Chapter one covers the colonial period when the ability to write was supposed to reflect one's social position, and style of script was supposed to match one's social identity. The skill of writing was entirely withheld from certain groups like black slaves and non-elite women, for whom it was deemed useless, and was most encouraged for learned or commercial white men, for whom it was deemed essential. Handwriting was compartmentalized into an array of scripts, each one intended to match one's gender and status.

Chapter two covers the Victorian period when writing literacy approached 100% among white Americans. By the 1830s, handwriting was no longer treated as an advanced skill primarily for boys, but became an elementary skill taught at common schools for both sexes, although girls and boys were taught different scripts. Whereas 18th-century pedagogues had concentrated on passive imitation, 19th century pedagogues focused on active control. Men like Platt Rogers Spencer advocated the regimentation of script style, under the assumption that handwriting could only be mas-tered by exerting conscious will. Later in the century, faced with the invention of the typewriter, Austin Palmer advocat-ed the regimentation of arm movement, under the assump-tion that handwriting could only be mastered by developing unconscious habits. Palmer sought to remasculinize the "muscular" skill of writing, even as women usurped the clerical profession from men.

Chapters three through five move away from penmanship pedagogy and toward the development of handwriting analysis, or graphology, which became increasingly popular after the Civil War and into the twentieth century. Earlier in the nineteenth century, graphology had appealed to Romantic literary figures like Edgar Allan Poe who celebrated the unique handwriting of supposed geniuses. In the 1870s, however, handwriting analysis began to appeal to ordinary people seeking to expose tricksters. Rather than measuring one's ability to conform to cultural standards, or to conjure up genius, handwriting became a measure of widespread individuality, of one's true self lurking beneath a deceptive exterior. At the same time, autograph collecting became increasingly popular with the American public, another reflection of rising interest in individuality. By the early 20th century, graphology had become such a fixture in popular culture that Americans could buy cheap paperbacks helping them to appraise prospective romantic partners via handwriting analysis. While American pedagogues continued to emphasize standardized penmanship deemed suitable for an increasingly corporate economy, and necessary for an increasingly pluralistic society, ordinary Americans hungered instead for signs of individuality, whether via handwriting analysis, or autograph collecting, or fancy calligraphy.
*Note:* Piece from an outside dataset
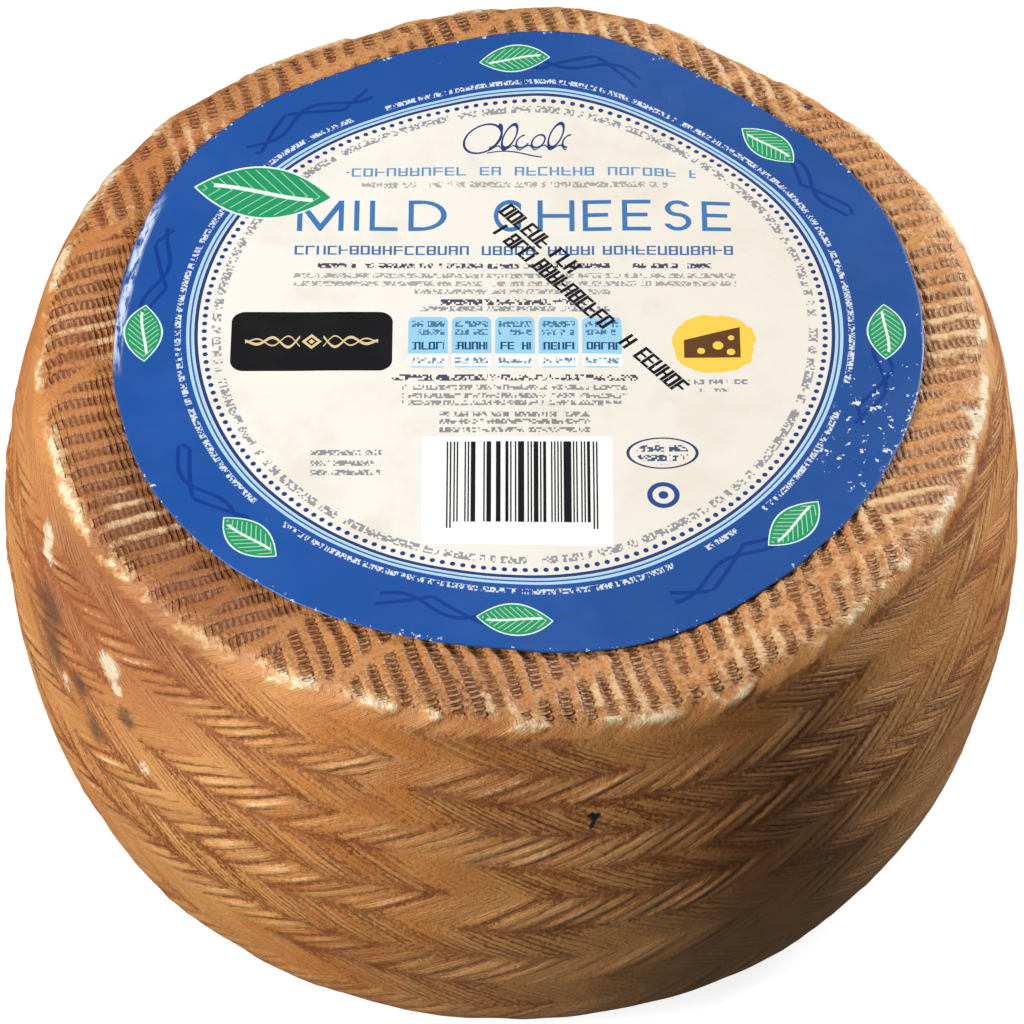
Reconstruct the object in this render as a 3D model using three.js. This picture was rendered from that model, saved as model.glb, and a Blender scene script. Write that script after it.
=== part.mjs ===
// A pressed cheese wheel with a round printed paper label on its upper face.
// Millimetres, +Z up. The origin is the middle of the flat base that the wheel rests on.
import * as THREE from 'three';
import { mergeVertices } from 'three/addons/utils/BufferGeometryUtils.js';

// ---- driving dimensions: the wheel ----------------------------------------------------------
const WHEEL_HEIGHT = 99.5;       // base to the level of the upper face
const WHEEL_RADIUS = 99;         // at the widest level of its barrel-shaped side
const WIDEST_LEVEL = 49;         // height of that level above the base
const BARREL_CURVE = 143;        // radius of the side's bulge, seen in section
const TOP_SHOULDER = 8;          // radius of the rounding between the side and the upper face
const BASE_SHOULDER = 14;        // radius of the rounding between the side and the base

// ---- driving dimensions: the label ----------------------------------------------------------
const LABEL_THICKNESS = 0.5;     // paper with its film and glue
const LABEL_GAP = 0.3;           // clearance between the label and the rind under it
const LABEL_MARGIN = 6.9;        // bare rind between the label's edge and the shoulder
const LABEL_SHIFT_X = 0.4;       // the label was laid slightly off the wheel's middle
const LABEL_SHIFT_Y = 2.5;
const CURL_HEIGHT = 2.0;         // how far the label's loose edge has come up
const CURL_REACH = 9;            // width of the loose strip, in from the edge
const CURL_ANGLE = 172;          // degrees, where along the edge the paper is loose
const CURL_SPREAD = 15;          // degrees to each side over which it settles down again

// ---- driving dimensions: the uneven upper face ----------------------------------------------
// Where the mould's cloth was folded, the face was pressed lower or swelled up near its rim.
// Each: [degrees round the wheel, height at the rim (minus is a dip), spread in degrees].
const SWELLS = [
  [52, -3.4, 13],
  [80, 1.8, 9],
  [113, -2.4, 13],
  [210, -1.8, 20],
  [257, 1.2, 13],
  [290, -3.0, 12],
];
const SWELL_REACH = 42;          // how far in from the shoulder a swell runs out to nothing
const SWELL_RIM = 4;             // band inside the shoulder where a swell has its whole height
const SWELL_DEPTH = 48;          // how far down the side a swell runs out to nothing

// ---- how finely the solids are faceted ------------------------------------------------------
const SECTORS = 72;
const SHOULDER_STEPS = 4;
const BARREL_STEPS = 8;
const RING_PITCH = 8.2;          // widest spacing of the rings across the upper face and the label
const MERGE_TOLERANCE = 1e-3;    // points closer than this are one point

// ---- finishes -------------------------------------------------------------------------------
const RIND_COLOUR = 0xb9783f;
const RIND_ROUGHNESS = 0.62;
const LABEL_COLOUR = 0x2a5aaa;
const LABEL_ROUGHNESS = 0.35;

// ---- small helpers --------------------------------------------------------------------------
const { euclideanModulo, lerp, radToDeg, smoothstep } = THREE.MathUtils;

// Shortest turn between two directions, in degrees from 0 to 180.
function turnBetween(a, b) {
  const turn = Math.abs(euclideanModulo(a - b, 360));
  return Math.min(turn, 360 - turn);
}

function bell(distance, spread) {
  return Math.exp(-0.5 * (distance / spread) ** 2);
}

// ---- the section of the wheel ---------------------------------------------------------------
// The side is one arc, and each shoulder is an arc that is tangent to it and to a flat face.
const barrelMiddle = new THREE.Vector2(WHEEL_RADIUS - BARREL_CURVE, WIDEST_LEVEL);

function shoulderMiddle(radius, level) {
  const rise = level - WIDEST_LEVEL;
  const reach = Math.sqrt((BARREL_CURVE - radius) ** 2 - rise ** 2);
  return new THREE.Vector2(barrelMiddle.x + reach, level);
}

const topShoulder = shoulderMiddle(TOP_SHOULDER, WHEEL_HEIGHT - TOP_SHOULDER);
const baseShoulder = shoulderMiddle(BASE_SHOULDER, BASE_SHOULDER);
const topTangent = topShoulder.clone().sub(barrelMiddle).angle();
const baseTangent = baseShoulder.clone().sub(barrelMiddle).angle() - 2 * Math.PI;  // below level

// Points on an arc, from one angle to another, without its first point.
function arcPoints(middle, radius, from, to, steps) {
  const points = [];
  for (let i = 1; i <= steps; i += 1) {
    const angle = lerp(from, to, i / steps);
    points.push(new THREE.Vector2(
      middle.x + radius * Math.cos(angle),
      middle.y + radius * Math.sin(angle),
    ));
  }
  return points;
}

// Radii of evenly spaced rings across a disc, from the inmost out to its edge.
function ringRadii(edge) {
  const count = Math.ceil(edge / RING_PITCH);
  return Array.from({ length: count }, (_, i) => (edge * (i + 1)) / count);
}

// From the middle of the base, out and up the side, and back in to the middle of the top.
function wheelSection() {
  const innerRings = ringRadii(topShoulder.x).slice(0, -1);
  return [
    new THREE.Vector2(0, 0),
    new THREE.Vector2(baseShoulder.x, 0),
    ...arcPoints(baseShoulder, BASE_SHOULDER, -Math.PI / 2, baseTangent, SHOULDER_STEPS),
    ...arcPoints(barrelMiddle, BARREL_CURVE, baseTangent, topTangent, BARREL_STEPS),
    ...arcPoints(topShoulder, TOP_SHOULDER, topTangent, Math.PI / 2, SHOULDER_STEPS),
    ...innerRings.toReversed().map((radius) => new THREE.Vector2(radius, WHEEL_HEIGHT)),
    new THREE.Vector2(0, WHEEL_HEIGHT),
  ];
}

// ---- the uneven upper face ------------------------------------------------------------------
// How far the rim's swells and dips move a point that stands over (x, y).
function swellAt(x, y) {
  const angle = radToDeg(Math.atan2(y, x));
  const full = topShoulder.x - SWELL_RIM;
  const share = smoothstep(Math.hypot(x, y), topShoulder.x - SWELL_REACH, full);
  const heights = SWELLS.map(([at, height, spread]) => height * bell(turnBetween(angle, at), spread));
  return share * heights.reduce((sum, height) => sum + height, 0);
}

// Height of the rind's upper face over (x, y), down the shoulder where the point is beyond it.
function faceLevel(x, y) {
  const beyond = Math.max(0, Math.hypot(x, y) - topShoulder.x);
  const drop = TOP_SHOULDER - Math.sqrt(Math.max(0, TOP_SHOULDER ** 2 - beyond ** 2));
  return WHEEL_HEIGHT - drop + swellAt(x, y);
}

// ---- the loose edge of the label ------------------------------------------------------------
function curlAt(radius, angle, edge) {
  const nearEdge = smoothstep(radius, edge - CURL_REACH, edge);
  return CURL_HEIGHT * nearEdge * bell(turnBetween(angle, CURL_ANGLE), CURL_SPREAD);
}

// ---- the parts ------------------------------------------------------------------------------
// A lathe-turned solid about +Z, each of whose points is then moved by shape(x, y, z).
function turned(section, shape) {
  const geometry = new THREE.LatheGeometry(section, SECTORS);
  geometry.rotateX(Math.PI / 2);
  geometry.deleteAttribute('normal');
  geometry.deleteAttribute('uv');
  const solid = mergeVertices(geometry, MERGE_TOLERANCE);
  const position = solid.getAttribute('position');
  for (let i = 0; i < position.count; i += 1) {
    const moved = shape(position.getX(i), position.getY(i), position.getZ(i));
    position.setXYZ(i, ...moved);
  }
  solid.computeVertexNormals();
  return solid;
}

function part(name, geometry, color, roughness) {
  const material = new THREE.MeshStandardMaterial({ color, roughness, metalness: 0 });
  const mesh = new THREE.Mesh(geometry, material);
  mesh.name = name;
  return mesh;
}

function cheeseWheel() {
  const shoulderFoot = WHEEL_HEIGHT - TOP_SHOULDER;
  const geometry = turned(wheelSection(), (x, y, z) => {
    const share = smoothstep(z, shoulderFoot - SWELL_DEPTH, shoulderFoot);
    return [x, y, z + share * swellAt(x, y)];
  });
  return part('cheese_wheel', geometry, RIND_COLOUR, RIND_ROUGHNESS);
}

function paperLabel() {
  const edge = topShoulder.x - LABEL_MARGIN;
  const radii = ringRadii(edge);
  const under = [0, ...radii].map((radius) => new THREE.Vector2(radius, 0));
  const over = [...radii.toReversed(), 0].map((radius) => new THREE.Vector2(radius, LABEL_THICKNESS));
  const geometry = turned([...under, ...over], (x, y, z) => {
    const angle = radToDeg(Math.atan2(y, x));
    const curl = curlAt(Math.hypot(x, y), angle, edge);
    const overX = x + LABEL_SHIFT_X;
    const overY = y + LABEL_SHIFT_Y;
    return [overX, overY, faceLevel(overX, overY) + LABEL_GAP + curl + z];
  });
  return part('paper_label', geometry, LABEL_COLOUR, LABEL_ROUGHNESS);
}

const cheese = new THREE.Group();
cheese.add(cheeseWheel(), paperLabel());

export default cheese;
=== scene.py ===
# %% [markdown]
# # A pressed cheese wheel with a round paper label
#
# The wheel was pressed in a mould lined with a plaited straw band, so its side carries a
# herringbone of straw prints and its two flat faces carry the ribs of the boards that closed
# the mould. A round label, printed in blue and cream, is stuck on the upper face.
#
# The lesson builds two pieces: the cheese, one body of revolution that is then pressed and
# worn by formula, and the label, one thin sheet that follows the cheese under it.

# %% Load the frame that every piece is built around
import math

import bpy
import numpy as np
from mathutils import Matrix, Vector, noise


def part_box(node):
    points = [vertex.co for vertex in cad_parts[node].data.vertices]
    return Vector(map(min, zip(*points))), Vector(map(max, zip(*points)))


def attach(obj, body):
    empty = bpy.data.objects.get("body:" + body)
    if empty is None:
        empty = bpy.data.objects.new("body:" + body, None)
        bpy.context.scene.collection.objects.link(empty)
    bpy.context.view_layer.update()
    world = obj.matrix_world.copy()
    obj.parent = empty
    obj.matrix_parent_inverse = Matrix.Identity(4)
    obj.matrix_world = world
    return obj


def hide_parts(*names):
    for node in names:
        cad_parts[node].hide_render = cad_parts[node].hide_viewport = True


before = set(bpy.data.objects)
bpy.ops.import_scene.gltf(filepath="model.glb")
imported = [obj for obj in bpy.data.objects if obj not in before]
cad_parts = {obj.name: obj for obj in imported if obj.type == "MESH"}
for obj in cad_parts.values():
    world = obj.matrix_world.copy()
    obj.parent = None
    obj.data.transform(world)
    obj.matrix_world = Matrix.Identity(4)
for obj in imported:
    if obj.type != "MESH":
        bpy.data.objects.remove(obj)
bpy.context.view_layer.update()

wheel_low, wheel_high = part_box("cheese_wheel")
label_low, label_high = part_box("paper_label")

# %% [markdown]
# ## The sizes of the wheel
#
# A wheel like this is easiest to think of as a section turned about an axis. The section has a
# flat base, a rounded foot, one long arc for the barrel side, a tighter shoulder and a flat
# top. All lengths below are in millimetres, and the meshes are scaled to metres at the end.

# %% Driving sizes
MM = 0.001
WHEEL_RADIUS = (wheel_high.x - wheel_low.x) / 2 / MM
FACE_LEVEL = 99.5        # height of the upper face
WIDEST_LEVEL = 49        # height of the widest part of the side
BARREL_CURVE = 143       # radius of the side's bulge, seen in section
TOP_SHOULDER = 8         # rounding at the top
BASE_SHOULDER = 14       # rounding at the foot


def shoulder_middle(radius, level):
    """The centre, in the section, of a rounding that is tangent to the barrel arc."""
    rise = level - WIDEST_LEVEL
    reach = math.sqrt((BARREL_CURVE - radius) ** 2 - rise ** 2)
    return WHEEL_RADIUS - BARREL_CURVE + reach, level


top_middle = shoulder_middle(TOP_SHOULDER, FACE_LEVEL - TOP_SHOULDER)
base_middle = shoulder_middle(BASE_SHOULDER, BASE_SHOULDER)
barrel_middle = (WHEEL_RADIUS - BARREL_CURVE, WIDEST_LEVEL)
top_turn = math.atan2(top_middle[1] - barrel_middle[1], top_middle[0] - barrel_middle[0])
base_turn = math.atan2(base_middle[1] - barrel_middle[1], base_middle[0] - barrel_middle[0])
print("flat top radius, mm:", round(top_middle[0], 1), " flat base radius:", round(base_middle[0], 1))

# %% [markdown]
# ## Walking along the section
#
# The plaited band has to be laid along the surface, not along the height, so the section is
# described by the distance walked along it, starting at the middle of the top. `section_at`
# gives the radius, the height and the outward direction at any such distance.

# %% The section as a function of the distance along it
top_end = top_middle[0]
shoulder_end = top_end + TOP_SHOULDER * (math.pi / 2 - top_turn)
barrel_end = shoulder_end + BARREL_CURVE * (top_turn - base_turn)
foot_end = barrel_end + BASE_SHOULDER * (base_turn + math.pi / 2)
base_end = foot_end + base_middle[0]


def section_at(walk):
    """Radius, height and outward normal (radial, upward) at a distance from the top's middle."""
    if walk <= top_end:
        return walk, FACE_LEVEL, 0.0, 1.0
    if walk <= shoulder_end:
        centre, radius, turn = top_middle, TOP_SHOULDER, math.pi / 2 - (walk - top_end) / TOP_SHOULDER
    elif walk <= barrel_end:
        centre, radius, turn = barrel_middle, BARREL_CURVE, top_turn - (walk - shoulder_end) / BARREL_CURVE
    elif walk <= foot_end:
        centre, radius, turn = base_middle, BASE_SHOULDER, base_turn - (walk - barrel_end) / BASE_SHOULDER
    else:
        return base_end - walk, 0.0, 0.0, -1.0
    return (centre[0] + radius * math.cos(turn), centre[1] + radius * math.sin(turn),
            math.cos(turn), math.sin(turn))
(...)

Photo From Handwriting in America: A Cultural History, by Tamara Plakins Thornton. New Haven, CT: Yale University Press, 1996, p. 67

Such a broad overview cannot capture the many nuances of evidence and argument found throughout Thornton's book. Minor objections can be raised. Thornton's research strategy provides considerably more insight into the preferences of pedagogues than the choices of ordinary Americans. Indeed, we meet many more authors than ordinary people in the book. Thornton's argument tends toward the instrumentalism characteristic of much new cultural history, where authors of prescriptive and popular literature seem to know precisely what would advance the interests of dominant social groups. For instance, we meet pedagogues who use standardized handwriting to neutralize the urban Catholic poor, but we do not encounter the corollary perspective of such marginal social groups. Thornton's book captures the dominant pedagogical and popular representation of handwriting, rather than its diverse social practice. Ultimately, these theoretical quibbles do not obscure the ambitious scope, the broad-ranging usefulness, and the careful nuance of Thornton's impressive study.

Konstantin Dierks, a graduate student in the Department of History at Brown University, Providence, RI, is completing a dissertation on letter writing in America, 1750-1800.